__What to produce__:
Write out, exactly as given, every line from the one holding "Keep writing the" to the one holding "between neighbouring pieces", including both.

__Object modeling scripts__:
%%

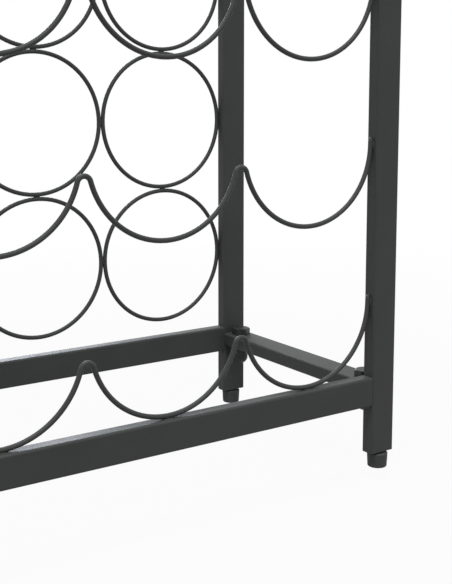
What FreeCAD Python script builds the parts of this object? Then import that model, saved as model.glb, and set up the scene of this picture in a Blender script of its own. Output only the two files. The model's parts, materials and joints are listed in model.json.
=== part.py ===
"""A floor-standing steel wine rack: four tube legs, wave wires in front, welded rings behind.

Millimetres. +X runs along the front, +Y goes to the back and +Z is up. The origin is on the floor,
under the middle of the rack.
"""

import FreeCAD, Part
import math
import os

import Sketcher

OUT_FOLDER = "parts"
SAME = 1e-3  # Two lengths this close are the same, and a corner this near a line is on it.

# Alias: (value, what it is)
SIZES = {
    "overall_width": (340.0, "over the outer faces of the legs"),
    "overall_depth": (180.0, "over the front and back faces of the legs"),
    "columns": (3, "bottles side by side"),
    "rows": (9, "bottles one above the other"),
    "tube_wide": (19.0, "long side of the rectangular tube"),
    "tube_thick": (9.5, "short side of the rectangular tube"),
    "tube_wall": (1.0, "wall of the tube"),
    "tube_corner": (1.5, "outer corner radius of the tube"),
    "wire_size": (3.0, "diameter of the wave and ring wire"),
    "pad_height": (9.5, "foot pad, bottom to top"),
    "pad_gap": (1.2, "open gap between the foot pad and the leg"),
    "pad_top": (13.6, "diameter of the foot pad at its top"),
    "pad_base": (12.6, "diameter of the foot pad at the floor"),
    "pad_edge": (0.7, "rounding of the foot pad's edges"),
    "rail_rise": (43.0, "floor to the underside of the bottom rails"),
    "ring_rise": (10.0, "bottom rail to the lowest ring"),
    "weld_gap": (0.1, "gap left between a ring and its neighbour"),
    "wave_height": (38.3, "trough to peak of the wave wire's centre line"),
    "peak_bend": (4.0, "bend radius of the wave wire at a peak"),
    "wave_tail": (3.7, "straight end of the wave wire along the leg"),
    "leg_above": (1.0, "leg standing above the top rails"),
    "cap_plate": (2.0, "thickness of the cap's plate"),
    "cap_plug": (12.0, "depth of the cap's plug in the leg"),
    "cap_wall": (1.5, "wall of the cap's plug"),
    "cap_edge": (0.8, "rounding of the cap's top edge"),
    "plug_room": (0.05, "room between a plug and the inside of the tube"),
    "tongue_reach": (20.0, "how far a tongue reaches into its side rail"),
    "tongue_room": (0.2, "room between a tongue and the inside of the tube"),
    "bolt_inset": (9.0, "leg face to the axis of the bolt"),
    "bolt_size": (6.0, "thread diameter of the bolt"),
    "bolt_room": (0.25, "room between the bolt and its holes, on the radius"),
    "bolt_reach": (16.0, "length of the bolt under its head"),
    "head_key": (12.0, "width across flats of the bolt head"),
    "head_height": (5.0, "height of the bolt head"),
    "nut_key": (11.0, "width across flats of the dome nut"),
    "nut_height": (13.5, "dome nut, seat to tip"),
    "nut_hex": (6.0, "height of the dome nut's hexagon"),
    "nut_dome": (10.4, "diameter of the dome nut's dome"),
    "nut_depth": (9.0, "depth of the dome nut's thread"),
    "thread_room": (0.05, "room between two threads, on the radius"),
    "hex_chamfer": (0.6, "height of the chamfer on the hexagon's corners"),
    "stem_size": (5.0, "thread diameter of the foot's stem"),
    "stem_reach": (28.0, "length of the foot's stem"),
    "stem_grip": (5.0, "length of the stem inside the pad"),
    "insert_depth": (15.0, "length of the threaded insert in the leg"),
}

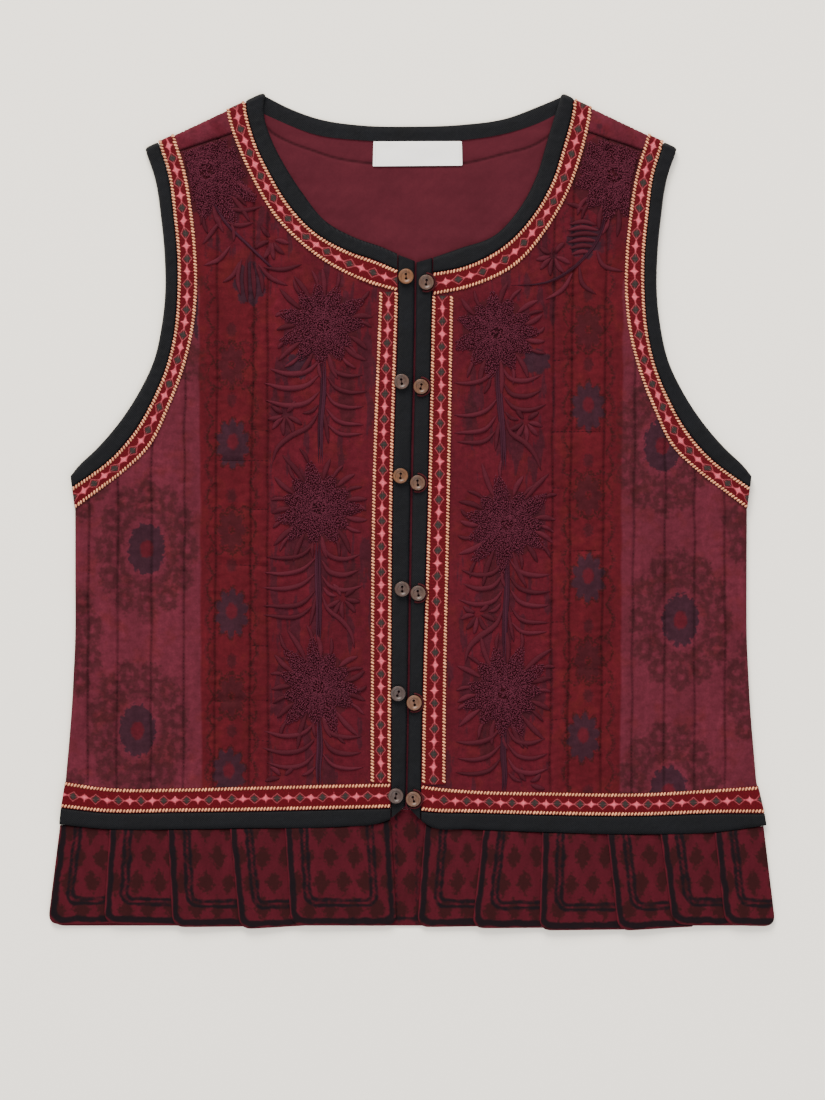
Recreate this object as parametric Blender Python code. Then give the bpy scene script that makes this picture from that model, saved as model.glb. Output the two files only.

%%
%%

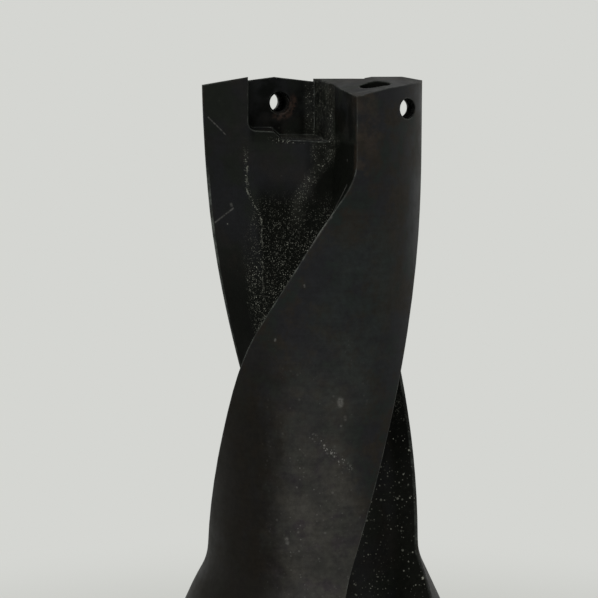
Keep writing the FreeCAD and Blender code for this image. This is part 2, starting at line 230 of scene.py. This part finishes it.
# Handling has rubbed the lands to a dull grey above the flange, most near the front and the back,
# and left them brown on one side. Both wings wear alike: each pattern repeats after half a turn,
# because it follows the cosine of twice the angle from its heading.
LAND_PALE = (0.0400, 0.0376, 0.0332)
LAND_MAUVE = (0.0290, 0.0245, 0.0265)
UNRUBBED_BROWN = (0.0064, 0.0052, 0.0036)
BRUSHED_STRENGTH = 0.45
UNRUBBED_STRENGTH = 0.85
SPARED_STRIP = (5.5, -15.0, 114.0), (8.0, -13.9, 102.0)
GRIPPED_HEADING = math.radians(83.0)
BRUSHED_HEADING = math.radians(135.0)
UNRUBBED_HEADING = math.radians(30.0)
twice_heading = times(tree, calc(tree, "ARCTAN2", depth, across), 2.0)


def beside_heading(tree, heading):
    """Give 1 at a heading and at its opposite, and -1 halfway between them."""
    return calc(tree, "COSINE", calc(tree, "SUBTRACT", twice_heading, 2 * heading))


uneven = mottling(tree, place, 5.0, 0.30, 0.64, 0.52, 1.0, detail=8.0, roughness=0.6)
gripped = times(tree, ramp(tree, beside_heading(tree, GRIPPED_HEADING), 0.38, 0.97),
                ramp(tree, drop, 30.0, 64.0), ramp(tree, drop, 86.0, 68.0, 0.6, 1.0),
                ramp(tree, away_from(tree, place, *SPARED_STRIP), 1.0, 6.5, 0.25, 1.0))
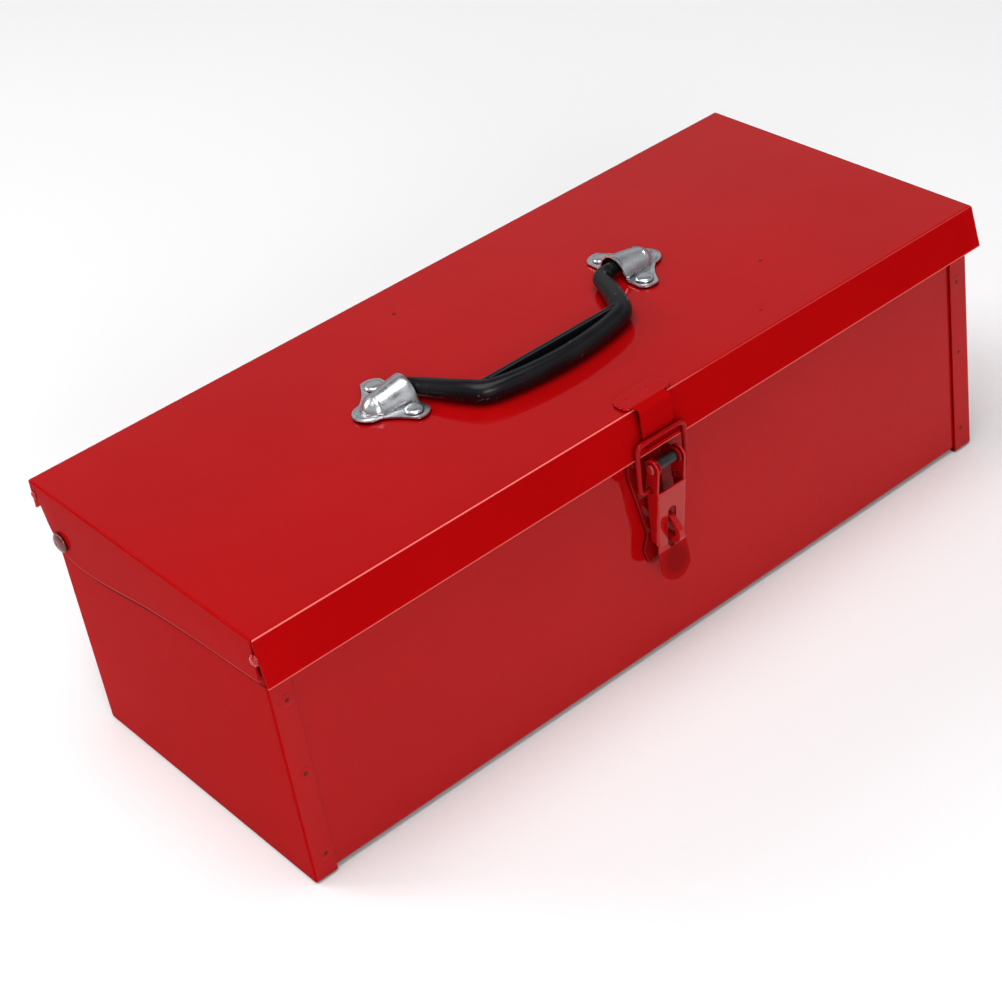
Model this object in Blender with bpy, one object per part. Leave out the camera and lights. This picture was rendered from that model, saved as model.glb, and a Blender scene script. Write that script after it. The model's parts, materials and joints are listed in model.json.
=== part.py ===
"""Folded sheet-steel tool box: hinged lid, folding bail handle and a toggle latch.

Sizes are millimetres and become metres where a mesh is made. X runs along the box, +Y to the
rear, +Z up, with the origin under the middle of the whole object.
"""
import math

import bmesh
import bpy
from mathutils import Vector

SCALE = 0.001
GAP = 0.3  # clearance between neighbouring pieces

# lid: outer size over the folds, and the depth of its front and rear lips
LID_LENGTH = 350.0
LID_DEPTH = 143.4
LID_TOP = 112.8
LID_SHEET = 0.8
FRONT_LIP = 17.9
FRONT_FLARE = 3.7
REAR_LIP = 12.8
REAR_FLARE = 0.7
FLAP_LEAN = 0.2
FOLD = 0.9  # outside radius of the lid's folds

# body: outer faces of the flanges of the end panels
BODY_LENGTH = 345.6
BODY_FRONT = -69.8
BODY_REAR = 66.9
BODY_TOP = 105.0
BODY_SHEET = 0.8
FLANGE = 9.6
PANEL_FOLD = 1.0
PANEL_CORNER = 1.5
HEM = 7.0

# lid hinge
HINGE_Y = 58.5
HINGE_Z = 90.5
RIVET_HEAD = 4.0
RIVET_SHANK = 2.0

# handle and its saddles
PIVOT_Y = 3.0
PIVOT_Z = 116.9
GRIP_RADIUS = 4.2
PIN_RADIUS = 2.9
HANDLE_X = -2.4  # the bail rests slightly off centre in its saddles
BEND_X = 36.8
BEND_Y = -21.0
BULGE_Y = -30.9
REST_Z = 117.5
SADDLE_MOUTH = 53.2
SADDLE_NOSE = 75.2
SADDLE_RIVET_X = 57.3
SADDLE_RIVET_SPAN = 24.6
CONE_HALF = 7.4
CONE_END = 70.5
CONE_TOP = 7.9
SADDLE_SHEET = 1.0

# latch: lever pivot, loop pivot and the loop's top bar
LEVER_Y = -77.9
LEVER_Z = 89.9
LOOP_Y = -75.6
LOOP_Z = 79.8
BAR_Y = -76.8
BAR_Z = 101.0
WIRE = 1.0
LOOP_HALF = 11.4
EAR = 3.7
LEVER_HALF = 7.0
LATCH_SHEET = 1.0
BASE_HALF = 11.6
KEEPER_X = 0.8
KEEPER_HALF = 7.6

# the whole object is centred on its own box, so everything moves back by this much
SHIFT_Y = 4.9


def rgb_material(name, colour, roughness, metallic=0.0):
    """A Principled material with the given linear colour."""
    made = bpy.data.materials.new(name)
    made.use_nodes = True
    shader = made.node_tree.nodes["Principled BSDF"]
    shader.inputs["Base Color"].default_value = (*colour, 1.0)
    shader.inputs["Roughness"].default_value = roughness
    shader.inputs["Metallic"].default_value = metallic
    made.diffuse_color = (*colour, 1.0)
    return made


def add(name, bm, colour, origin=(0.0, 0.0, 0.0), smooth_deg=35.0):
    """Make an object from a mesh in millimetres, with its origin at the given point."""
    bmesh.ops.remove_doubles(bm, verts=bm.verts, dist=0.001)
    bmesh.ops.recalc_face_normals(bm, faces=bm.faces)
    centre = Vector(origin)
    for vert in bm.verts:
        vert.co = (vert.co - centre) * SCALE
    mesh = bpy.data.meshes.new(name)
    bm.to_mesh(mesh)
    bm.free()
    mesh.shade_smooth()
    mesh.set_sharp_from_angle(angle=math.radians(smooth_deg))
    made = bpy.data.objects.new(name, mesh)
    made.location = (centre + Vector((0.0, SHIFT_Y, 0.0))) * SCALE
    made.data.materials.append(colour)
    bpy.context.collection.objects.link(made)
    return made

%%

__Right answer__:
Keep writing the FreeCAD and Blender code for this image. This is part 2, starting at line 230 of scene.py. This part finishes it.
# Handling has rubbed the lands to a dull grey above the flange, most near the front and the back,
# and left them brown on one side. Both wings wear alike: each pattern repeats after half a turn,
# because it follows the cosine of twice the angle from its heading.
LAND_PALE = (0.0400, 0.0376, 0.0332)
LAND_MAUVE = (0.0290, 0.0245, 0.0265)
UNRUBBED_BROWN = (0.0064, 0.0052, 0.0036)
BRUSHED_STRENGTH = 0.45
UNRUBBED_STRENGTH = 0.85
SPARED_STRIP = (5.5, -15.0, 114.0), (8.0, -13.9, 102.0)
GRIPPED_HEADING = math.radians(83.0)
BRUSHED_HEADING = math.radians(135.0)
UNRUBBED_HEADING = math.radians(30.0)
twice_heading = times(tree, calc(tree, "ARCTAN2", depth, across), 2.0)


def beside_heading(tree, heading):
    """Give 1 at a heading and at its opposite, and -1 halfway between them."""
    return calc(tree, "COSINE", calc(tree, "SUBTRACT", twice_heading, 2 * heading))


uneven = mottling(tree, place, 5.0, 0.30, 0.64, 0.52, 1.0, detail=8.0, roughness=0.6)
gripped = times(tree, ramp(tree, beside_heading(tree, GRIPPED_HEADING), 0.38, 0.97),
                ramp(tree, drop, 30.0, 64.0), ramp(tree, drop, 86.0, 68.0, 0.6, 1.0),
                ramp(tree, away_from(tree, place, *SPARED_STRIP), 1.0, 6.5, 0.25, 1.0))
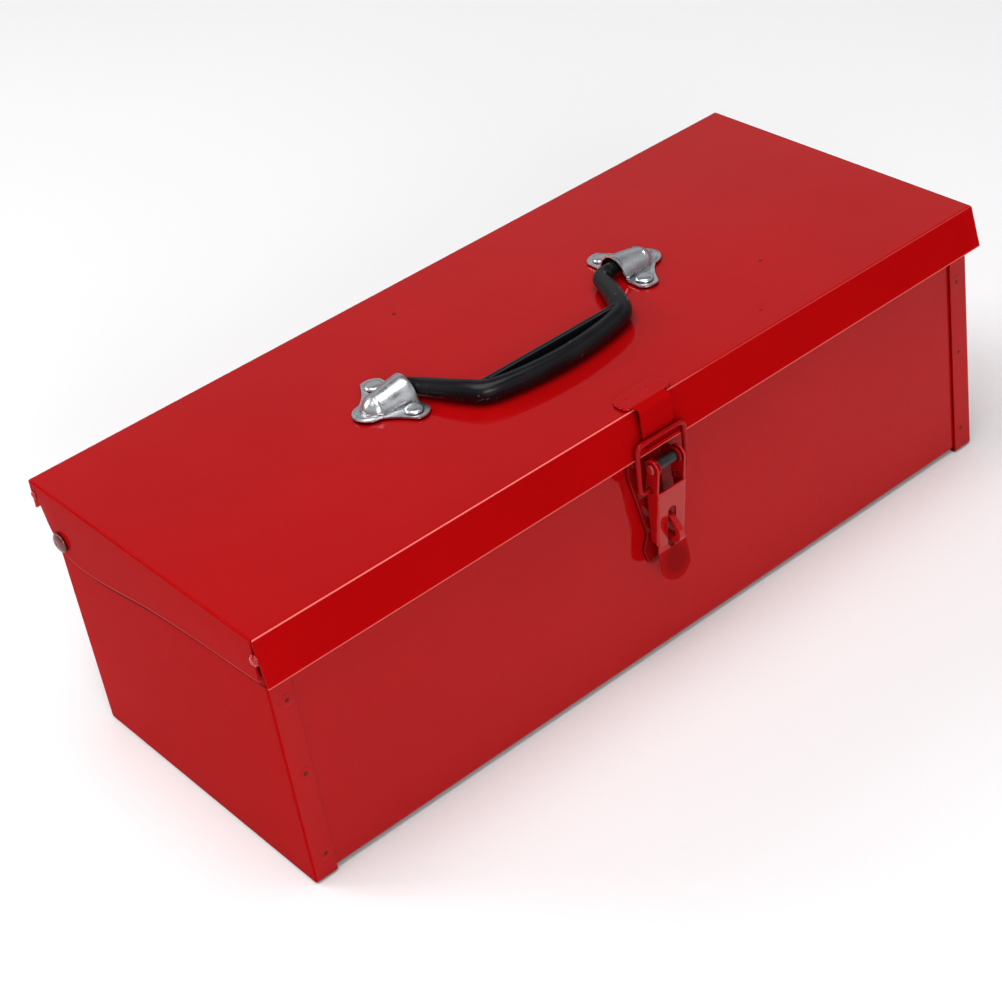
Model this object in Blender with bpy, one object per part. Leave out the camera and lights. This picture was rendered from that model, saved as model.glb, and a Blender scene script. Write that script after it. The model's parts, materials and joints are listed in model.json.
=== part.py ===
"""Folded sheet-steel tool box: hinged lid, folding bail handle and a toggle latch.

Sizes are millimetres and become metres where a mesh is made. X runs along the box, +Y to the
rear, +Z up, with the origin under the middle of the whole object.
"""
import math

import bmesh
import bpy
from mathutils import Vector

SCALE = 0.001
GAP = 0.3  # clearance between neighbouring pieces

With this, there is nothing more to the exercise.